If the charges were technically "authorized" by the cardholder but made under exploitation (caregiver used the card with permission for groceries but bought personal items), the chargeback may still succeed if you can document the misuse.
Option 3: Civil Lawsuit
Best for: Cases where the perpetrator has identifiable assets (property, income, savings) you can recover from.
Common legal theories:
- Conversion — taking someone else's property without authorization
- Unjust enrichment — the perpetrator profited at the victim's expense
- Breach of fiduciary duty — for POA agents, trustees, or guardians who misused their authority
- Undue influence — the perpetrator manipulated a vulnerable person to extract money or property transfers
- Fraud — intentional deception for financial gain
What you can recover: The stolen amount plus interest, attorney fees (in some jurisdictions), punitive damages (in egregious cases), and costs of the litigation.
Reality check: Civil lawsuits cost $15,000-$50,000+ in legal fees and take 12-24 months. They only make sense if the perpetrator has assets worth pursuing. Suing a judgment-proof perpetrator (no assets, no income) produces a piece of paper, not money.
Small claims option: For losses under your state's small claims threshold ($5,000-$25,000 depending on state), small claims court is faster and cheaper. No attorney needed. Filing fees are typically $30-$100.
Free Download
Get the The Elder Financial Abuse Protection Toolkit — Quick-Start Checklist
Everything in this article as a printable checklist — plus action plans and reference guides you can start using today.
Option 4: Criminal Restitution
Best for: Cases that proceed to criminal prosecution and result in a conviction or plea deal.
When a perpetrator is convicted of financial exploitation, the court can (and often does) order restitution — requiring the convicted person to repay the victim. Prosecutors can argue for full restitution of all documented losses.
Advantages: No cost to the victim. The court handles enforcement.
Limitations: The perpetrator must be caught and convicted. Even with a restitution order, collection depends on the perpetrator's ability to pay. Many make small monthly payments ($50-$200) that take decades to satisfy the full amount. Some never pay.
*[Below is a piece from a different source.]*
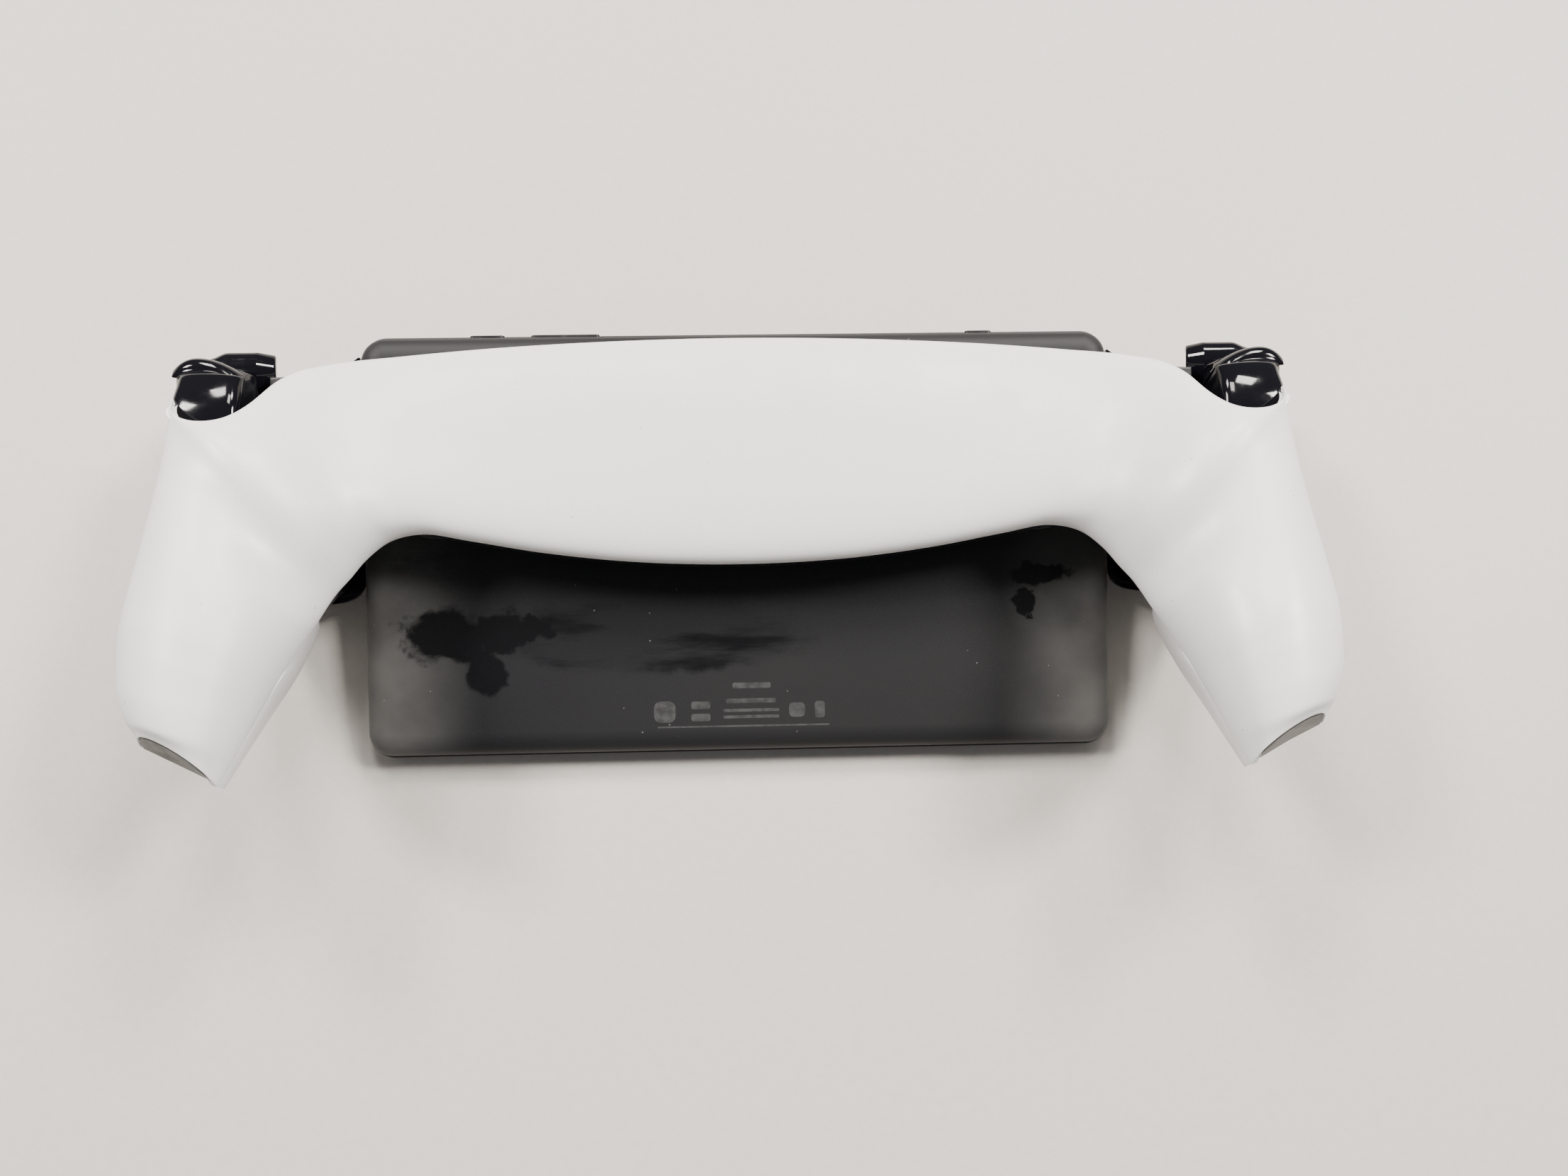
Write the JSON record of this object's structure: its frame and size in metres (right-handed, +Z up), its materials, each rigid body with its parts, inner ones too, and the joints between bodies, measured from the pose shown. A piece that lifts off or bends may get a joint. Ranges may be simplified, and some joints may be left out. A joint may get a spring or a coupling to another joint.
{
  "type": "handheld remote-play game controller",
  "caption": "Handheld game controller: a tablet screen held between two swept-back grips by a one-piece rear shell, with triggers, bumpers, thumbsticks and buttons.",
  "frame": {"origin": "middle of the footprint on the surface the controller lies on, face down", "axes": "+X along the length, +Y towards the triggers and the upper edge of the tablet, +Z up, out of the back; the tablet is tipped 10 degrees, its upper edge raised by the thumbsticks"},
  "size_m": [0.2796, 0.1168, 0.0709],
  "materials": {
    "white_shell": "fine satin texture",
    "gloss_black": "polished",
    "matte_black": "fine matte texture with finger marks",
    "inner_black": "moulded",
    "grey_trim": "moulded satin",
    "screen_glass": "polished cover glass",
    "stick_rubber": "moulded soft grip",
    "silicone": "moulded silicone",
    "board": "solder mask",
    "battery_cell": "wrapped foil cell",
    "steel": "plated"
  },
  "bodies": {
    "frame": {"rear_shell": "white_shell", "front_cover_right": "white_shell", "front_cover_left": "white_shell", "grip_end_trim_right": "grey_trim", "grip_end_trim_left": "grey_trim", "side_liner_right": "gloss_black", "side_liner_left": "gloss_black", "deck_right": "gloss_black", "deck_left": "gloss_black", "bridge_skirt": "matte_black", "tablet_frame": "matte_black", "tablet_rear_cover": "matte_black", "cover_glass": "screen_glass", "lcd_panel": "inner_black", "audio_socket": "inner_black", "shoulder_housing_right": "inner_black", "shoulder_housing_left": "inner_black", "stick_housing_right": "inner_black", "stick_housing_left": "inner_black", "speaker_right": "inner_black", "speaker_left": "inner_black", "main_board": "board", "antenna_board_right": "board", "antenna_board_left": "board", "battery_pack": "battery_cell", "usb_socket": "steel", "trigger_pin_right": "steel", "trigger_pin_left": "steel", "bumper_pin_right": "steel", "bumper_pin_left": "steel", "rumble_motor_right": "steel", "rumble_motor_left": "steel", "button_membrane_right": "silicone", "button_membrane_left": "silicone"},
    "trigger_right_body": {"trigger_right": "gloss_black"},
    "bumper_right_body": {"bumper_right": "gloss_black"},
    "stick_press_right": {"stick_base_right": "inner_black"},
    "stick_tilt_right": {"stick_gimbal_right": "inner_black"},
    "stick_right": {"stick_cap_right": "stick_rubber"},
    "trigger_left_body": {"trigger_left": "gloss_black"},
    "bumper_left_body": {"bumper_left": "gloss_black"},
    "stick_press_left": {"stick_base_left": "inner_black"},
    "stick_tilt_left": {"stick_gimbal_left": "inner_black"},
    "stick_left": {"stick_cap_left": "stick_rubber"},
    "cross_pad_rock": {"cross_pad_rocker": "inner_black"},
    "cross_pad_body": {"cross_pad": "gloss_black"},
    "face_button_upper_body": {"face_button_upper": "gloss_black"},
    "face_button_lower_body": {"face_button_lower": "gloss_black"},
    "face_button_inner_body": {"face_button_inner": "gloss_black"},
    "face_button_outer_body": {"face_button_outer": "gloss_black"},
    "options_button_body": {"options_button": "inner_black"},
    "share_button_body": {"share_button": "inner_black"},
    "mute_button_body": {"mute_button": "inner_black"},
    "home_button_body": {"home_button": "inner_black"},
    "power_button_body": {"power_button": "inner_black"},
    "link_button_body": {"link_button": "inner_black"},
    "volume_rocker_body": {"volume_rocker": "inner_black"}
  },
  "joints": [
    {"name": "trigger_right_pull", "type": "hinge", "parent": "frame", "child": "trigger_right_body", "pos_m": [0.126, 0.03216, 0.02984], "axis": [1, 0, 0], "range_deg": [0, 14], "stiffness_Nm_per_rad": 0.08, "springref_deg": -5.73},
    {"name": "bumper_right_press", "type": "hinge", "parent": "frame", "child": "bumper_right_body", "pos_m": [0.125, 0.04201, 0.02406], "axis": [1, 0, 0], "range_deg": [0, 5], "stiffness_Nm_per_rad": 0.4, "springref_deg": -2.86},
    {"name": "stick_right_click", "type": "slide", "parent": "frame", "child": "stick_press_right", "axis": [0, -0.1736, 0.9848], "range_m": [0, 0.0005], "stiffness_N_per_m": 20000, "springref_m": -0.0002},
    {"name": "stick_right_up_down", "type": "hinge", "parent": "stick_press_right", "child": "stick_tilt_right", "pos_m": [0.1135, 0.00209, 0.01895], "axis": [1, 0, 0], "range_deg": [-18, 18], "stiffness_Nm_per_rad": 1},
    {"name": "stick_right_side_to_side", "type": "hinge", "parent": "stick_tilt_right", "child": "stick_right", "pos_m": [0.1135, 0.00209, 0.01895], "axis": [0, 0.9848, 0.1736], "range_deg": [-18, 18], "stiffness_Nm_per_rad": 1},
    {"name": "trigger_left_pull", "type": "hinge", "parent": "frame", "child": "trigger_left_body", "pos_m": [-0.126, 0.03216, 0.02984], "axis": [1, 0, 0], "range_deg": [0, 14], "stiffness_Nm_per_rad": 0.08, "springref_deg": -5.73},
    {"name": "bumper_left_press", "type": "hinge", "parent": "frame", "child": "bumper_left_body", "pos_m": [-0.125, 0.04201, 0.02406], "axis": [1, 0, 0], "range_deg": [0, 5], "stiffness_Nm_per_rad": 0.4, "springref_deg": -2.86},
    {"name": "stick_left_click", "type": "slide", "parent": "frame", "child": "stick_press_left", "axis": [0, -0.1736, 0.9848], "range_m": [0, 0.0005], "stiffness_N_per_m": 20000, "springref_m": -0.0002},
    {"name": "stick_left_up_down", "type": "hinge", "parent": "stick_press_left", "child": "stick_tilt_left", "pos_m": [-0.1135, 0.00209, 0.01895], "axis": [1, 0, 0], "range_deg": [-18, 18], "stiffness_Nm_per_rad": 1},
    {"name": "stick_left_side_to_side", "type": "hinge", "parent": "stick_tilt_left", "child": "stick_left", "pos_m": [-0.1135, 0.00209, 0.01895], "axis": [0, 0.9848, 0.1736], "range_deg": [-18, 18], "stiffness_Nm_per_rad": 1},
    {"name": "cross_pad_up_down", "type": "hinge", "parent": "frame", "child": "cross_pad_rock", "pos_m": [0.1135, 0.02802, 0.01875], "axis": [1, 0, 0], "range_deg": [-5, 5], "stiffness_Nm_per_rad": 0.3},
    {"name": "cross_pad_side_to_side", "type": "hinge", "parent": "cross_pad_rock", "child": "cross_pad_body", "pos_m": [0.1135, 0.02802, 0.01875], "axis": [0, 0.9848, 0.1736], "range_deg": [-5, 5], "stiffness_Nm_per_rad": 0.3},
    {"name": "face_button_upper_press", "type": "slide", "parent": "frame", "child": "face_button_upper_body", "axis": [0, -0.1736, 0.9848], "range_m": [0, 0.001], "stiffness_N_per_m": 400, "springref_m": -0.0005},
    {"name": "face_button_lower_press", "type": "slide", "parent": "frame", "child": "face_button_lower_body", "axis": [0, -0.1736, 0.9848], "range_m": [0, 0.001], "stiffness_N_per_m": 400, "springref_m": -0.0005},
    {"name": "face_button_inner_press", "type": "slide", "parent": "frame", "child": "face_button_inner_body", "axis": [0, -0.1736, 0.9848], "range_m": [0, 0.001], "stiffness_N_per_m": 400, "springref_m": -0.0005},
    {"name": "face_button_outer_press", "type": "slide", "parent": "frame", "child": "face_button_outer_body", "axis": [0, -0.1736, 0.9848], "range_m": [0, 0.001], "stiffness_N_per_m": 400, "springref_m": -0.0005},
    {"name": "options_button_press", "type": "slide", "parent": "frame", "child": "options_button_body", "axis": [0, -0.1736, 0.9848], "range_m": [0, 0.0006], "stiffness_N_per_m": 500, "springref_m": -0.0004},
    {"name": "share_button_press", "type": "slide", "parent": "frame", "child": "share_button_body", "axis": [0, -0.1736, 0.9848], "range_m": [0, 0.0006], "stiffness_N_per_m": 500, "springref_m": -0.0004},
    {"name": "mute_button_press", "type": "slide", "parent": "frame", "child": "mute_button_body", "axis": [0, -0.1736, 0.9848], "range_m": [0, 0.0006], "stiffness_N_per_m": 500, "springref_m": -0.0004},
    {"name": "home_button_press", "type": "slide", "parent": "frame", "child": "home_button_body", "axis": [0, -0.1736, 0.9848], "range_m": [0, 0.0006], "stiffness_N_per_m": 500, "springref_m": -0.0004},
    {"name": "power_button_press", "type": "slide", "parent": "frame", "child": "power_button_body", "axis": [0, -0.9848, -0.1736], "range_m": [0, 0.0004], "stiffness_N_per_m": 800, "springref_m": -0.0003},
    {"name": "link_button_press", "type": "slide", "parent": "frame", "child": "link_button_body", "axis": [0, -0.9848, -0.1736], "range_m": [0, 0.0004], "stiffness_N_per_m": 800, "springref_m": -0.0003},
    {"name": "volume_rocker_tilt", "type": "hinge", "parent": "frame", "child": "volume_rocker_body", "pos_m": [-0.045, 0.0566, 0.02308], "axis": [0, -0.1736, 0.9848], "range_deg": [-1.5, 1.5], "stiffness_Nm_per_rad": 0.3}
  ]
}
Option 5: Institutional Recovery
For specific situations:
- FINRA arbitration — if a financial advisor or broker-dealer facilitated the exploitation (failed to flag suspicious transactions, processed clearly inappropriate trades for a senior). FINRA arbitration can recover losses plus damages.
- Facility liability — if exploitation occurred in a nursing home or assisted living facility, the facility may be liable for negligent supervision. Their insurance covers settlements.
- Agency bond claims — if the exploiter was a bonded caregiver hired through an agency, file a claim against the agency's surety bond.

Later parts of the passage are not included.